The Hyundai IONIQ 5 has been among the best-selling electric vehicles (EVs) in the U.S. and abroad. After constructing a $7.6 billion factory and battery plant in Georgia, the automaker will manufacture the IONIQ lineup on American soil. This move will allow the car to qualify for the $7,500 clean vehicle tax credit. It joins Kia in building EVs in Georgia.
Hyundai EVs have been selling well in the U.S., with nearly 3,400 IONIQ 5s sold in March. More than 6,800 were sold in the first three months of 2024. Even the IONIQ 6 doesn’t sell as well as the IONIQ 5, with the 5 sales nearly doubling the 6’s. However, it’s imported from Korea, disqualifying it from the tax credits.
The Hyundai announcement followed the news of Kia producing its first EV in Georgia. The EV9 came out in March 2023, with deliveries starting in Korea in June 2023.
More than 48,000 EV9s have been sold globally. With the EV9 being assembled in the Peach State, it, too will qualify for tax credits. Georgia Gov. Brian Kemp was in attendance to make the announcement.
Photo Courtesy Kia
The Hyundai Metaplant will begin producing cars in October. Jose Munoz, global COO, said the battery plant side will open in 2025. For now, batteries will be sourced from a factory in Hungary.
Most IONIQ 5 models fall below the $55,000 MSRP cutoff, allowing customers to take full advantage of the $7,500 credit — the standard IONIQ 5 drops below the $40,000 mark with the discount. There’s no update on where Hyundai will get its critical minerals for batteries. However, it could take advantage of the domestic lithium sourcing plan the federal government is rolling out to cut back on foreign reliance.
Kia’s EV9 will just barely qualify for the tax credit. The base model starts at $54,900, and $7,500 in discounts lowers it to $47,400. If all models potentially qualify, Kia could slowly catch up with its parent company.
“Establishing a domestic supply chain for lithium-based batteries requires a national commitment to both solving breakthrough scientific challenges for new materials and developing a manufacturing base that meets the demands of the growing electric vehicle (EV) and stationary grid storage markets,” Jennifer Granholm, secretary of energy, said in the U.S. Department of Energy’s lithium sourcing blueprint.

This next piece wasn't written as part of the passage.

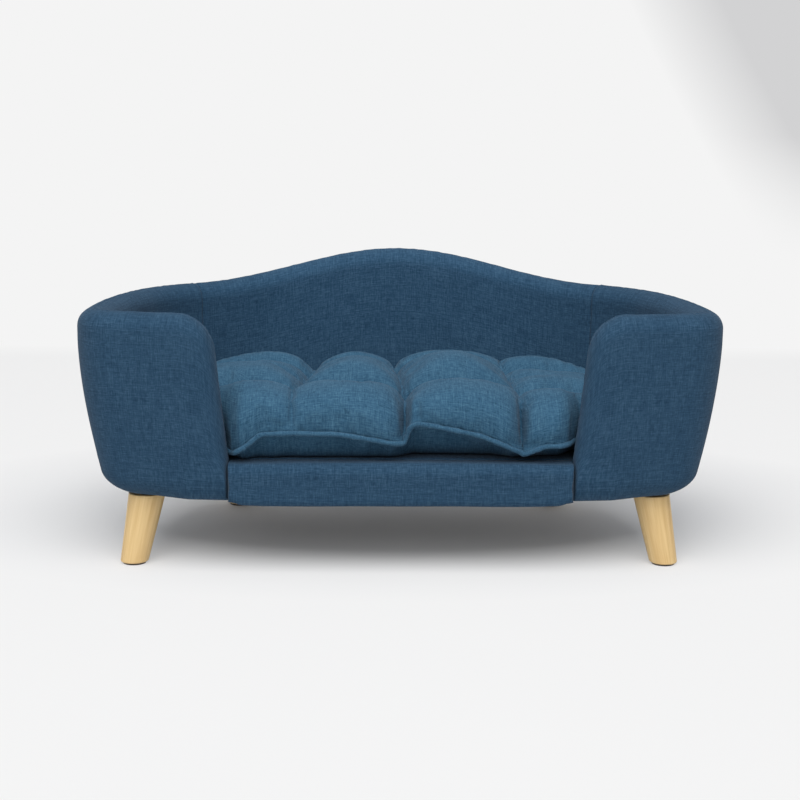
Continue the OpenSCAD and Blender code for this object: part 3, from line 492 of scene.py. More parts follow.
def plain_cloth(name, dark, light, rough=0.9):
    """Felted or non-woven cloth."""
    m = Nodes(name, rough, 0.2)
    fine, soft = m.even_noise(900, 3.0), m.even_noise(60)
    tone = m.maths("ADD", m.maths("MULTIPLY", fine, 0.7), m.maths("MULTIPLY", soft, 0.3))
    return m.finish(m.ramp(tone, (0.3, dark), (0.7, light)), fine, 0.3, 0.0004)


def timber(name, dark, light, scale, kind="Object", rough=0.5):
    """Straight-grained wood; scale holds the grain's pitch along and across it."""
    m = Nodes(name, rough, 0.4)
    grain = m.noise(m.coords(kind, scale), 4.0, 0.55, 0.25)
    broad = m.noise(m.coords(kind, tuple(s * 0.22 for s in scale), (3, 5, 7)))
    fleck = m.noise(m.coords(kind, tuple(s * 3.1 for s in scale), (9, 1, 4)), 1.0)
    tone = m.maths("ADD", m.maths("MULTIPLY", grain, 0.6), m.maths("MULTIPLY", broad, 0.4))
    tone = m.maths("SUBTRACT", tone, m.maths("MULTIPLY", m.spread(fleck, 0.60, 0.74), 0.075))
    return m.finish(m.ramp(tone, (0.30, dark), (0.62, light)), grain, 0.12, 0.0004,
                    m.spread(grain, 0.3, 0.7, rough + 0.06, rough - 0.05))


def plywood(name):
    """Bent and flat panels: thin plies by height, with grain along X."""
    m = Nodes(name, 0.6, 0.3)
    grain = m.noise(m.coords("Object", (14, 320, 60)), 4.0, 0.55, 0.2)
    plies = m.bands(110.0, Distortion=0.6, Detail=1.0)
    tone = m.maths("ADD", m.maths("MULTIPLY", grain, 0.75), m.maths("MULTIPLY", plies, 0.25))
    return m.finish(m.ramp(tone, (0.3, (176, 138, 92)), (0.7, (214, 182, 136))), grain, 0.15, 0.0004)


def metal(name, colour, dark, rough):
    """Plated or bare steel with fine wear."""
    m = Nodes(name, rough, 0.5, Metallic=1.0)
    wear = m.even_noise(400, 3.0)
    return m.finish(m.ramp(wear, (0.3, dark), (0.65, colour)), wear, 0.1, 0.0002,
                    m.spread(wear, 0.3, 0.7, rough + 0.08, rough - 0.05))


def threaded(name):
    """Zinc-plated thread: fine turns by height."""
    m = Nodes(name, 0.35, 0.5, Metallic=1.0)
    turns = m.bands(255.0)
    return m.finish(m.ramp(turns, (0.1, (120, 120, 122)), (0.8, (205, 206, 208))), turns, 0.9, 0.0006)


def plastic(name, colour, light, rough):
    """Moulded plastic with a faint grain."""
    m = Nodes(name, rough, 0.5)
    grain = m.even_noise(700)
    return m.finish(m.ramp(grain, (0.3, colour), (0.75, light)), grain, 0.15, 0.0003)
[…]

The Hyundai plant is opening in Savanna, Georgia. Kia is also opening a plant in West Point, Georgia. Both vehicles qualifying for the tax credits can spur more EV adoption, pushing federal climate action goals forward.
Graphic Courtesy Hyundai
The factory news was announced after quarterly reports showed a strong start to 2024. The company is competing quite well with Tesla.
Nearly 4,500 IONIQ 5 units have been moved through the first five months of 2024. Business Korea reported that Hyundai and Kia accounted for 11.2% of U.S. EV sales through May.
That closes the gap on Tesla to 40.5% on the market share, down from 52.9%.
Some American consumers have praised the IONIQ line. One commenter on Electrek’s article about IONIQ 5’s sales said the price point and battery range are major reasons they bought one and why the public loves them.
They also said the lease deals were incredible, and this person’s local dealership “threw money at us; it was kind of wild.” The dealership took $10,000 off the MSRP. Hyundai had also introduced a manufacturer’s discount for customers back in January, though it was a limited-time offer.
Any EV on the road is good when it comes to reducing carbon emissions from transportation and reaching government goals. However, from a business standpoint, Hyundai’s expansion in the U.S. can be good for healthy competition. Tesla may still be the clear No. 1, but the battle for No. 2 is on as American, European, and Asian brands jockey for position.